** Start Supplied information **

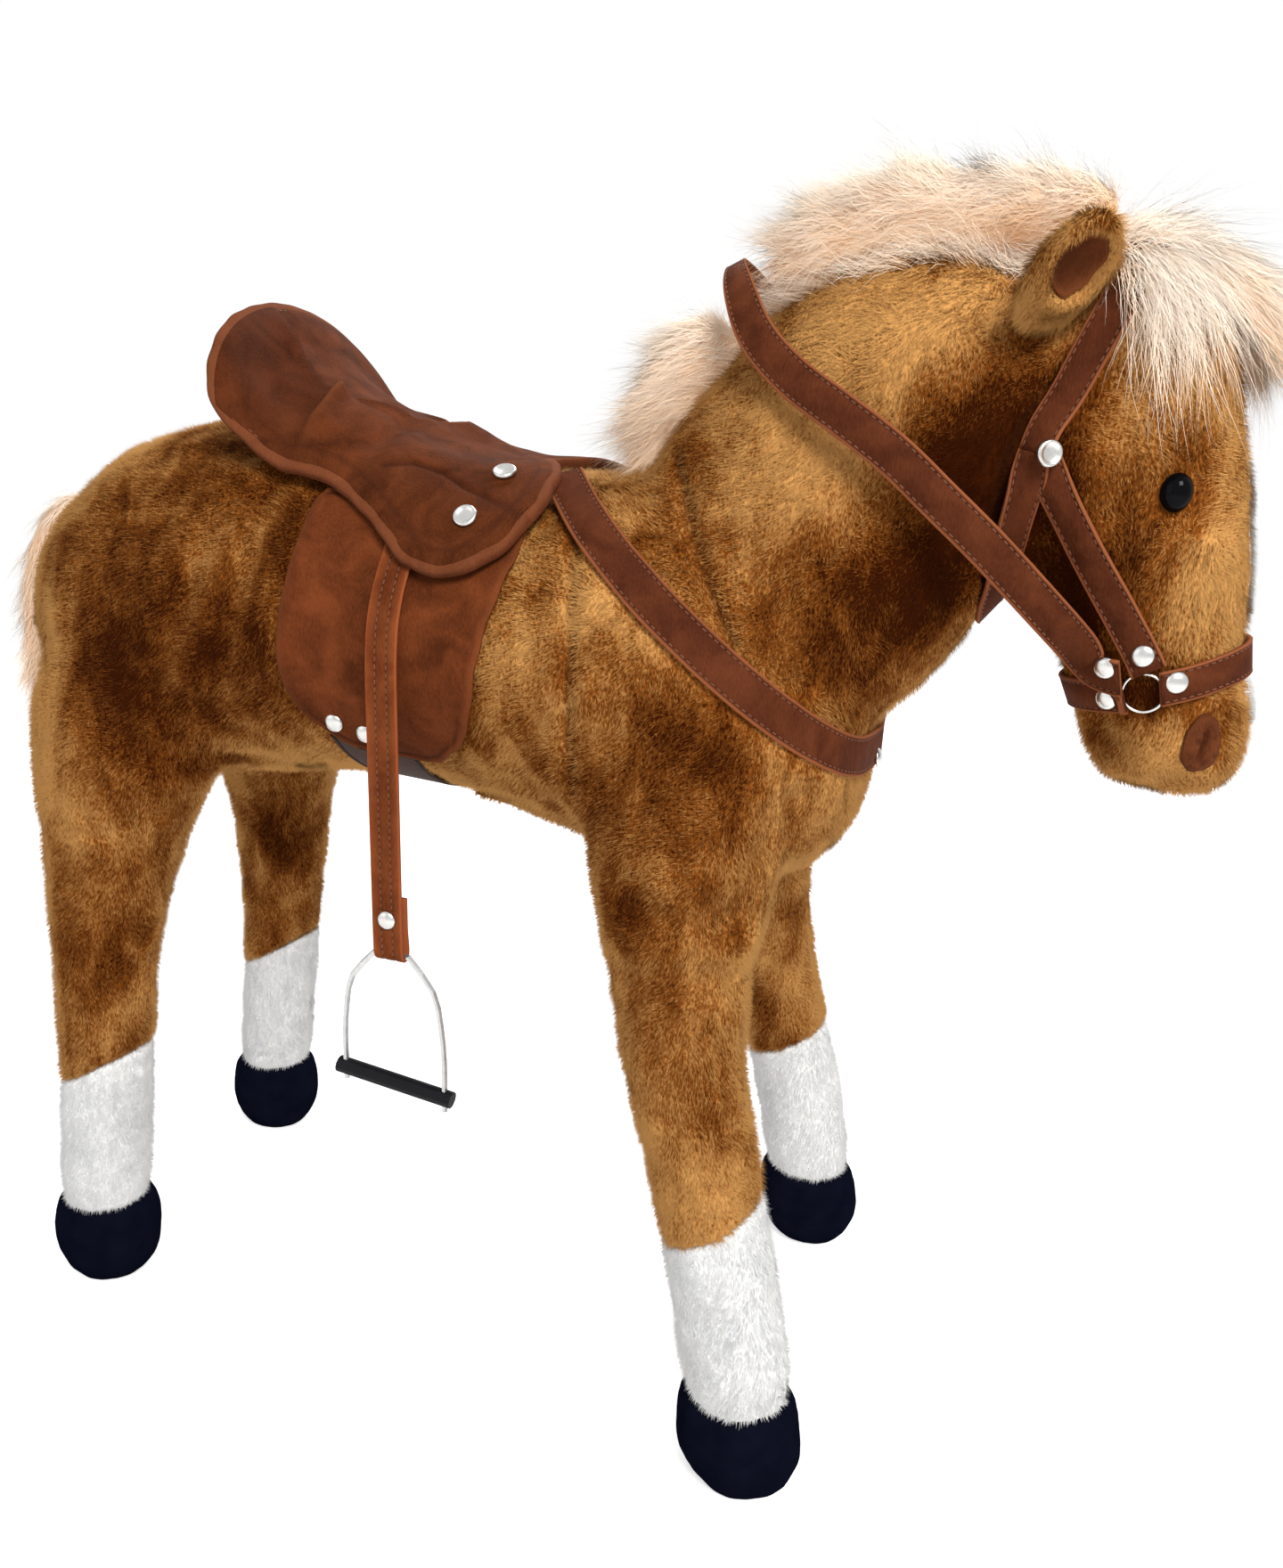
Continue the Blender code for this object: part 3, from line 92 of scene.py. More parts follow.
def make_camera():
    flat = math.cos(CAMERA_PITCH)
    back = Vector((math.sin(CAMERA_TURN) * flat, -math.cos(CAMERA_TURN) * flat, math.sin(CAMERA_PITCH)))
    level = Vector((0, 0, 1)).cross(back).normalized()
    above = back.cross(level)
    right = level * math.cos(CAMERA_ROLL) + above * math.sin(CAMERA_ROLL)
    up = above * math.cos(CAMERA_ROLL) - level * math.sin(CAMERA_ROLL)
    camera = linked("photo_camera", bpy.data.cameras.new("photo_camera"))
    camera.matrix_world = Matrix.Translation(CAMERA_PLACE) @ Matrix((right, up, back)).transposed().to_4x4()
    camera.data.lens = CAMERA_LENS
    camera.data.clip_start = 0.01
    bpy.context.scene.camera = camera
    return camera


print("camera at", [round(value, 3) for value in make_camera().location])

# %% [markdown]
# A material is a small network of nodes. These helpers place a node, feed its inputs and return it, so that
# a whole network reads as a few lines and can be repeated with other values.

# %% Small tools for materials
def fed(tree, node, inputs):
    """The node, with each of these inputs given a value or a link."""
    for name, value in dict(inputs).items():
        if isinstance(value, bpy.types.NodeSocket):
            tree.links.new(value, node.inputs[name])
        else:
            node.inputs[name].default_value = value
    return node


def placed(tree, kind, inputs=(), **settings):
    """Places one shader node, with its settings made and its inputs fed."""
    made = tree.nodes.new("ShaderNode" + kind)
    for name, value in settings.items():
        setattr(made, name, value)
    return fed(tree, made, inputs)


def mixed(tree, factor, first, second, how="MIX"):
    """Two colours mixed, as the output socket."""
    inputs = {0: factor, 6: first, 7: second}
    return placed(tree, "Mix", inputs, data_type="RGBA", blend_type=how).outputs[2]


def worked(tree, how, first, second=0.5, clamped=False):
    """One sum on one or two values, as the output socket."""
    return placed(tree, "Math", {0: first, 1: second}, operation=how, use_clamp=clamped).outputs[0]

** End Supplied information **

Required task => Which lines hold the word "scene"? Copy every one of them.

Exercise answer =>
Continue the Blender code for this object: part 3, from line 92 of scene.py. More parts follow.
    bpy.context.scene.camera = camera